• DIRECTIONS FOR THIS TASK:
From the listing below, copy only the lines from the line that contains "for half, parent, where" to the line that contains "zip(*points))), Vector(map(max, zip(*points)))", counting those two lines as part of the copy.

(Rows from a 3D modeling dataset)
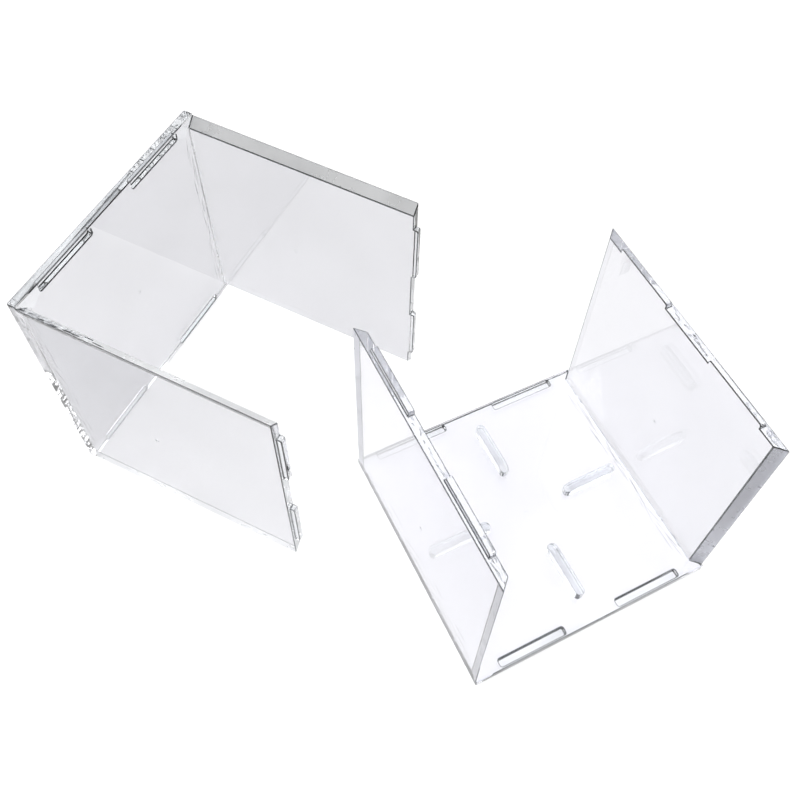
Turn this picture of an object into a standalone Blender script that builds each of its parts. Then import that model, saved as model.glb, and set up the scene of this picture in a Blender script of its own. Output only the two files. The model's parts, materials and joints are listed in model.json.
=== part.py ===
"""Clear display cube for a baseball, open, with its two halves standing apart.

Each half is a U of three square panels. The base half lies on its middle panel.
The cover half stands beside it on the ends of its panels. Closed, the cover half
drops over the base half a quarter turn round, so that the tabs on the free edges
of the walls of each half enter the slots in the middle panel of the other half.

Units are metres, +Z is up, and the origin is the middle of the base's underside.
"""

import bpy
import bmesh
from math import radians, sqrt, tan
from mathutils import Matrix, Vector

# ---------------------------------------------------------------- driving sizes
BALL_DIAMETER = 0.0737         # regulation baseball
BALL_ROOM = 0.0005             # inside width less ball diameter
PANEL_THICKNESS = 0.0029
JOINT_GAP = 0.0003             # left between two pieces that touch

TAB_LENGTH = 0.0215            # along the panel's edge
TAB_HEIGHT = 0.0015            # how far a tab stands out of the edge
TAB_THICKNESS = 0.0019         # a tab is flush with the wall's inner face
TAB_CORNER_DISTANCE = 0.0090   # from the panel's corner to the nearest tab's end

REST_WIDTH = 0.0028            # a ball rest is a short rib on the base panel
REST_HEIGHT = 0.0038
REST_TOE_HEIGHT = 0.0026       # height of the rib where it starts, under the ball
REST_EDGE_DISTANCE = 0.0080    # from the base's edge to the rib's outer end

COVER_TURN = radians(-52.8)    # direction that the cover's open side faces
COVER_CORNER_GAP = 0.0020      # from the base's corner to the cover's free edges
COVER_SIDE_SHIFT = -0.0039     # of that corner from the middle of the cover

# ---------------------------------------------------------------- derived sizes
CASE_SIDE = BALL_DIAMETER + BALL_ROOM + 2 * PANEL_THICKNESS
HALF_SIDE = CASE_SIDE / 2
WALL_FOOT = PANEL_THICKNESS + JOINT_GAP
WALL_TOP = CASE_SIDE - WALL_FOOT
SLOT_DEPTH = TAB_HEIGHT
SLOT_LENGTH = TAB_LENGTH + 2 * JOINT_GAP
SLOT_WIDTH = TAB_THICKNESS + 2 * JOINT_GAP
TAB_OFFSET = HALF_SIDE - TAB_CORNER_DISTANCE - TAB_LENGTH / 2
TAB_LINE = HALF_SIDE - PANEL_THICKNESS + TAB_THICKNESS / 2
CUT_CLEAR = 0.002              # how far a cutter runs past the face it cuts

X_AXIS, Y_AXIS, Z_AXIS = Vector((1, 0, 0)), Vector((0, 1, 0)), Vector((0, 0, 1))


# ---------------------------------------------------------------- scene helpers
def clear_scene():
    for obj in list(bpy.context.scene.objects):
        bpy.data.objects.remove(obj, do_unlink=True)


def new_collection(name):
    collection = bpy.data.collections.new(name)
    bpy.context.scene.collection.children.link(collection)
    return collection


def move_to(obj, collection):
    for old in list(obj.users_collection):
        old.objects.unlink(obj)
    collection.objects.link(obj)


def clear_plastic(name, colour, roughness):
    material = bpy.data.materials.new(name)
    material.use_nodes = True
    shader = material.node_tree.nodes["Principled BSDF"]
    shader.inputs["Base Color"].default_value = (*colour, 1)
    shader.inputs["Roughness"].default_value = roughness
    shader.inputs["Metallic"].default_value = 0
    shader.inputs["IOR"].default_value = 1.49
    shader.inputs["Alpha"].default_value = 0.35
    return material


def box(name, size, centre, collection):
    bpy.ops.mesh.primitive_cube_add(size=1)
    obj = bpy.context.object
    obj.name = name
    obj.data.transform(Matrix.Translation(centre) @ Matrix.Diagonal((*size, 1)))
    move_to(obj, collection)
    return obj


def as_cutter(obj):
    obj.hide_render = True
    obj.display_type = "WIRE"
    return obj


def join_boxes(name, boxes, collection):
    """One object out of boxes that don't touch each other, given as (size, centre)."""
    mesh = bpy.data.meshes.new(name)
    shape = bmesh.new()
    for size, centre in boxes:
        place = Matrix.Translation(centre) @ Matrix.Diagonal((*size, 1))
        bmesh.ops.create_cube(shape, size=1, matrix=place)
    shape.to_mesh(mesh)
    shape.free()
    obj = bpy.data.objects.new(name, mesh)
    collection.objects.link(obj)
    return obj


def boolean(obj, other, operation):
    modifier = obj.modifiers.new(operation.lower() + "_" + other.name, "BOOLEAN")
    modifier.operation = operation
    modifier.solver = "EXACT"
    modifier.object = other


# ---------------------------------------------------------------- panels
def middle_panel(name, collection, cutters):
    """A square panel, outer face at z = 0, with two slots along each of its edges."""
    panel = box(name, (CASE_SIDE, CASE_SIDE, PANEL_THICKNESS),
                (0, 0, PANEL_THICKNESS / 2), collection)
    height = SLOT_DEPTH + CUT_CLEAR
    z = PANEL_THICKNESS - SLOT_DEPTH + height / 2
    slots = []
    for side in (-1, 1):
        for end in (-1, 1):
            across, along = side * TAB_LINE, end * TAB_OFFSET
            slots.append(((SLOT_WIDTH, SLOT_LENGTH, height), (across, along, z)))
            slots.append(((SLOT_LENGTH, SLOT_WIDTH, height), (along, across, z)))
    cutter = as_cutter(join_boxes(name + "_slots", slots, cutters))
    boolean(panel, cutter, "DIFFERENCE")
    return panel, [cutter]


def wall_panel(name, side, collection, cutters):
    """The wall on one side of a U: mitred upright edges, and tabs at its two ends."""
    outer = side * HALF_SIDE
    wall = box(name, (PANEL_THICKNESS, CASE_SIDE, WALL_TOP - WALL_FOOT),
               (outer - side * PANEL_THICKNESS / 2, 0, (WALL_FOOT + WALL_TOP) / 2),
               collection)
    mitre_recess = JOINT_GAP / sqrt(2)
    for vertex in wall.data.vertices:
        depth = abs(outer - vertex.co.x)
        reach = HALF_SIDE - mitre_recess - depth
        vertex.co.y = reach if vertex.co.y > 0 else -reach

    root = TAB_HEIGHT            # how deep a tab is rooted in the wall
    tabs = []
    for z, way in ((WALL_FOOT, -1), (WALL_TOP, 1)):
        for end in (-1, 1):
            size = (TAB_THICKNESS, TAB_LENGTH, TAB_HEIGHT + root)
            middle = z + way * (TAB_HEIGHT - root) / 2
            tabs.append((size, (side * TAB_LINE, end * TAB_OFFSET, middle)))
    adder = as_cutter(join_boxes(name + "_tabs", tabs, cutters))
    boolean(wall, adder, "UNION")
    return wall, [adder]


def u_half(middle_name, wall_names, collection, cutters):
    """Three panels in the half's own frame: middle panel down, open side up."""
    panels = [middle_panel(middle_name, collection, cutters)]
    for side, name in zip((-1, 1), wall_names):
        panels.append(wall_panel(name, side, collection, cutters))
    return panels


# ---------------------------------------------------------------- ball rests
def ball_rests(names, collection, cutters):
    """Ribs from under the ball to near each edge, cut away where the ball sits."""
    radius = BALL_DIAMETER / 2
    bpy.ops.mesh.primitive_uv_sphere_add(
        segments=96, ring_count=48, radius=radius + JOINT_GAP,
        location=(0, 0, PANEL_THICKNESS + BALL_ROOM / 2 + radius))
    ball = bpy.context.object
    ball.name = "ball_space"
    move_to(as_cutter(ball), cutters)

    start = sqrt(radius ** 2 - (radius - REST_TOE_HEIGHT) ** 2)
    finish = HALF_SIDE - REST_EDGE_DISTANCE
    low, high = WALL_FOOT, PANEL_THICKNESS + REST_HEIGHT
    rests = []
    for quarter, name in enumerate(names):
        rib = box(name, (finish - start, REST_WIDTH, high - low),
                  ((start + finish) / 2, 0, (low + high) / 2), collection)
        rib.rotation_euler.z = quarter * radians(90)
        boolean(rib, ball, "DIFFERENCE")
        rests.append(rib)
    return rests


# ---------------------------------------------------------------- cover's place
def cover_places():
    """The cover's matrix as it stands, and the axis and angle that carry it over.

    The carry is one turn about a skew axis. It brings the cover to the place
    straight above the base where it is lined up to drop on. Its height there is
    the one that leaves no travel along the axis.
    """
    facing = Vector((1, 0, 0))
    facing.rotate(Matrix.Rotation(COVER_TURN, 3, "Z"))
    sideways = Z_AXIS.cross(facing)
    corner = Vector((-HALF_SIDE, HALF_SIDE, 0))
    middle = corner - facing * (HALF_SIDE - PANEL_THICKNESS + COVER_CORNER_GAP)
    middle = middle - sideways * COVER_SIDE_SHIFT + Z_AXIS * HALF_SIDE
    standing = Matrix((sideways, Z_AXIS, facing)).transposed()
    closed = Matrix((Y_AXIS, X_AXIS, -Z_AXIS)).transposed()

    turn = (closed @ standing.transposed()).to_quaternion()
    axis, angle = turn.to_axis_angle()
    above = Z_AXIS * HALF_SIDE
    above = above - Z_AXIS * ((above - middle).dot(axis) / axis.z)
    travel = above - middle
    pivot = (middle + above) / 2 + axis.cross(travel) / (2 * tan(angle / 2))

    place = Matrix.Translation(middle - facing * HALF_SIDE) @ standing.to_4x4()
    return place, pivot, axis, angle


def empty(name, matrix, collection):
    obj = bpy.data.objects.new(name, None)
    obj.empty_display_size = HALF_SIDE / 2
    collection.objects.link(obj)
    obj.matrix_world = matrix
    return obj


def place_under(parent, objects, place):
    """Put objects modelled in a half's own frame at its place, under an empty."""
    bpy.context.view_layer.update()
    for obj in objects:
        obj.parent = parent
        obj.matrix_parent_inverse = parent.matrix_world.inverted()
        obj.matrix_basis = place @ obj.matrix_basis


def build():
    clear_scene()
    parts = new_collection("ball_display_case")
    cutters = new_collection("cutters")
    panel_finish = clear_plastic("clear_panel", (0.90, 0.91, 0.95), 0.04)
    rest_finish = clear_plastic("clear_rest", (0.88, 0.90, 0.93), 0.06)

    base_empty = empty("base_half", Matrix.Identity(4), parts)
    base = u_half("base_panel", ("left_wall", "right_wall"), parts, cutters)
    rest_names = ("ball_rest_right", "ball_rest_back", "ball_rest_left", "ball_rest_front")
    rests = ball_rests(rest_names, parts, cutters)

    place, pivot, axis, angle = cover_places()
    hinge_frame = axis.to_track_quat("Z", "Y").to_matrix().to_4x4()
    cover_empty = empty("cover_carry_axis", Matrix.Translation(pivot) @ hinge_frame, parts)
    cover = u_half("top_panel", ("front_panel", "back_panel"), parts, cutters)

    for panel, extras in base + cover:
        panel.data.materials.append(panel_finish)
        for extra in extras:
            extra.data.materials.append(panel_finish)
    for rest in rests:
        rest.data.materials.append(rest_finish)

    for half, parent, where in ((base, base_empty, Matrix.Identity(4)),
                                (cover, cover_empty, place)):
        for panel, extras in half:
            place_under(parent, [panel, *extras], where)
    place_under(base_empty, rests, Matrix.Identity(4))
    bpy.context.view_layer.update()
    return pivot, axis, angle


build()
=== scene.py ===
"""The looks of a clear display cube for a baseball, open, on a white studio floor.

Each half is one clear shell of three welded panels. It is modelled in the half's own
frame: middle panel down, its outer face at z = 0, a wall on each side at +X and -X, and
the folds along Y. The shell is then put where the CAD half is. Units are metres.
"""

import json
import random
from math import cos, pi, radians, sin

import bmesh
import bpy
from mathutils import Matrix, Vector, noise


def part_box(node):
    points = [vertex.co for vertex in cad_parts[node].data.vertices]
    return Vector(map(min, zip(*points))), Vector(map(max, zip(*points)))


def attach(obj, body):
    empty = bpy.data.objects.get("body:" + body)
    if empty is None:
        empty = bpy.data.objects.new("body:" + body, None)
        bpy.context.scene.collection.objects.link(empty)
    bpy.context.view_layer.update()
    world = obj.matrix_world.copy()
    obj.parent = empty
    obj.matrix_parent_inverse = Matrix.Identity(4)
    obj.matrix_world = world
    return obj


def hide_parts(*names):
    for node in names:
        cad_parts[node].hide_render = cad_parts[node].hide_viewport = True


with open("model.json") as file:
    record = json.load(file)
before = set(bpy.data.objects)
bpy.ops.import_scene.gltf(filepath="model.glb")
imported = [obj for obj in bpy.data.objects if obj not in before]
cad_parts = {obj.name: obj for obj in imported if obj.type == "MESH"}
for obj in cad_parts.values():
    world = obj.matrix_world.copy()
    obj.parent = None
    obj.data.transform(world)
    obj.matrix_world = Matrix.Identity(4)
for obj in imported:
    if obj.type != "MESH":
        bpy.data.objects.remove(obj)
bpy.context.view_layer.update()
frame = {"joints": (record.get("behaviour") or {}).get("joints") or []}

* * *

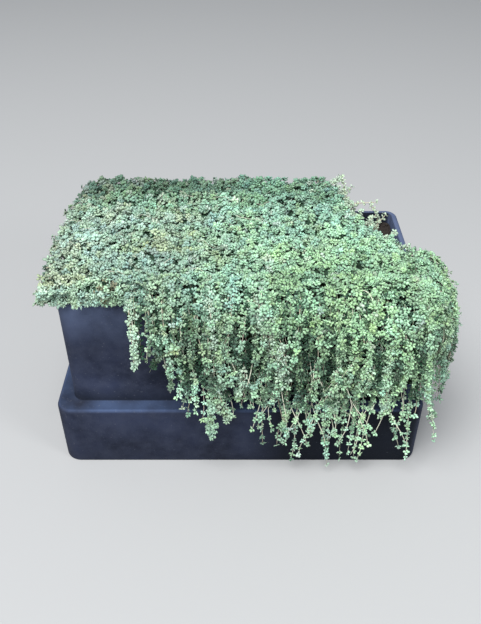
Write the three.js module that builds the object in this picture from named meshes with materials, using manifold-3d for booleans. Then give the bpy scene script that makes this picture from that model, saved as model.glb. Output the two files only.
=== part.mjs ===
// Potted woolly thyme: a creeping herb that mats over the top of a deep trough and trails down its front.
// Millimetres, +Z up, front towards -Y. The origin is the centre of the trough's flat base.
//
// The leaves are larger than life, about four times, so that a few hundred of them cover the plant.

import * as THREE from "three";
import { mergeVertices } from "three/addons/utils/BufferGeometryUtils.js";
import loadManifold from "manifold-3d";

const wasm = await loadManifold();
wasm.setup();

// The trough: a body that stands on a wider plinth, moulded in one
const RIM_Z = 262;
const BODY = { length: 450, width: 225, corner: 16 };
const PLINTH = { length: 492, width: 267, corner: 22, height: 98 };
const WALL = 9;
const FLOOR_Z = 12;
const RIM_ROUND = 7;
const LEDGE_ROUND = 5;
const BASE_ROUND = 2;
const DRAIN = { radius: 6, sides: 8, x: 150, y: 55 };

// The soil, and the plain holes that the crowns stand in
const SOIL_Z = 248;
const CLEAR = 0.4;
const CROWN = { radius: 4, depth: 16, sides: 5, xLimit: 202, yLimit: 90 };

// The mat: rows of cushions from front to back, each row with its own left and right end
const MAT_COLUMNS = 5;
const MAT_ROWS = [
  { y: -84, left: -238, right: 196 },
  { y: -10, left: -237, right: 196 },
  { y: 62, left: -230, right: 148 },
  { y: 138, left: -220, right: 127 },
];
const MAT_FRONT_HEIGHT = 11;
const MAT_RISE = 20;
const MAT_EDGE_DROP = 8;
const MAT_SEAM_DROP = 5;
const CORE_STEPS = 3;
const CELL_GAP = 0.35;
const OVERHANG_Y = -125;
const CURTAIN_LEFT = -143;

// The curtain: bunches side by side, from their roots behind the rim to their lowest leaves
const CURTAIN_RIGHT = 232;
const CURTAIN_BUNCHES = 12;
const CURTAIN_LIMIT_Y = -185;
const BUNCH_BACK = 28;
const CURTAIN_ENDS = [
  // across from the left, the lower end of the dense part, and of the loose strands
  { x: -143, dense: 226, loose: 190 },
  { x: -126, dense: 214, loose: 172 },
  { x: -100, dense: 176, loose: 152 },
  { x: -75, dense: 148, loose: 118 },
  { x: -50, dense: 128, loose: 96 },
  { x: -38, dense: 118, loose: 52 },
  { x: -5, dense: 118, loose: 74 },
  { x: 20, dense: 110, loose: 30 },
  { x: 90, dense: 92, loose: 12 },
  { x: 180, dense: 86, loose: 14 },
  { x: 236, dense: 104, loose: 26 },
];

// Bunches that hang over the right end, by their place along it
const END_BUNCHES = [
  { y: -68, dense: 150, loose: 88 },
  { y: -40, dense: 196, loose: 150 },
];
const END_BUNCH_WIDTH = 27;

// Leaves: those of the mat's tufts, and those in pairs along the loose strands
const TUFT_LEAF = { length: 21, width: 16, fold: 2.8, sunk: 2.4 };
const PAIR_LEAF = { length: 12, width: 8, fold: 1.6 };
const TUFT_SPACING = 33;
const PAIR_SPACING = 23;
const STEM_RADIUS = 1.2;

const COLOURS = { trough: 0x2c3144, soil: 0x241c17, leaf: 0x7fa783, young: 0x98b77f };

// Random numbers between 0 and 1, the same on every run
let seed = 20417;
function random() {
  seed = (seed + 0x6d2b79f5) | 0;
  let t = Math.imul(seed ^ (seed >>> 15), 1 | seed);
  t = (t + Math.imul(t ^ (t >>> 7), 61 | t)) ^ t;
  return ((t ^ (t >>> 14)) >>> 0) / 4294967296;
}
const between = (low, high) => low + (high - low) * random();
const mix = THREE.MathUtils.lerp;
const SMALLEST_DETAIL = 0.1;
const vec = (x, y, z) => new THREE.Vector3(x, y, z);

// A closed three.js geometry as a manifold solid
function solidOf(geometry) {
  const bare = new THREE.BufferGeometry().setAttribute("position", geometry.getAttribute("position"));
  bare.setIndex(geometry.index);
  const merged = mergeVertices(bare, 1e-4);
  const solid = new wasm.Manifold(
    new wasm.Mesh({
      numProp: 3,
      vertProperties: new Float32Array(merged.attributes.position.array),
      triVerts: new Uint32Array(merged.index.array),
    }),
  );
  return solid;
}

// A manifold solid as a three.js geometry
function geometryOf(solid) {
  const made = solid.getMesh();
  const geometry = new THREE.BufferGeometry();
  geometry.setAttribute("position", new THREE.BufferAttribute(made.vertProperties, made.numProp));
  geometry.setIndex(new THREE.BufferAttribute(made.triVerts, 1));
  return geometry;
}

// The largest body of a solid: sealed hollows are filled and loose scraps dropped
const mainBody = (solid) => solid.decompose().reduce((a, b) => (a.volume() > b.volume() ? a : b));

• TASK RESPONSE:
    for half, parent, where in ((base, base_empty, Matrix.Identity(4)),
                                (cover, cover_empty, place)):
        for panel, extras in half:
            place_under(parent, [panel, *extras], where)
    place_under(base_empty, rests, Matrix.Identity(4))
    bpy.context.view_layer.update()
    return pivot, axis, angle


build()
=== scene.py ===
"""The looks of a clear display cube for a baseball, open, on a white studio floor.

Each half is one clear shell of three welded panels. It is modelled in the half's own
frame: middle panel down, its outer face at z = 0, a wall on each side at +X and -X, and
the folds along Y. The shell is then put where the CAD half is. Units are metres.
"""

import json
import random
from math import cos, pi, radians, sin

import bmesh
import bpy
from mathutils import Matrix, Vector, noise


def part_box(node):
    points = [vertex.co for vertex in cad_parts[node].data.vertices]
    return Vector(map(min, zip(*points))), Vector(map(max, zip(*points)))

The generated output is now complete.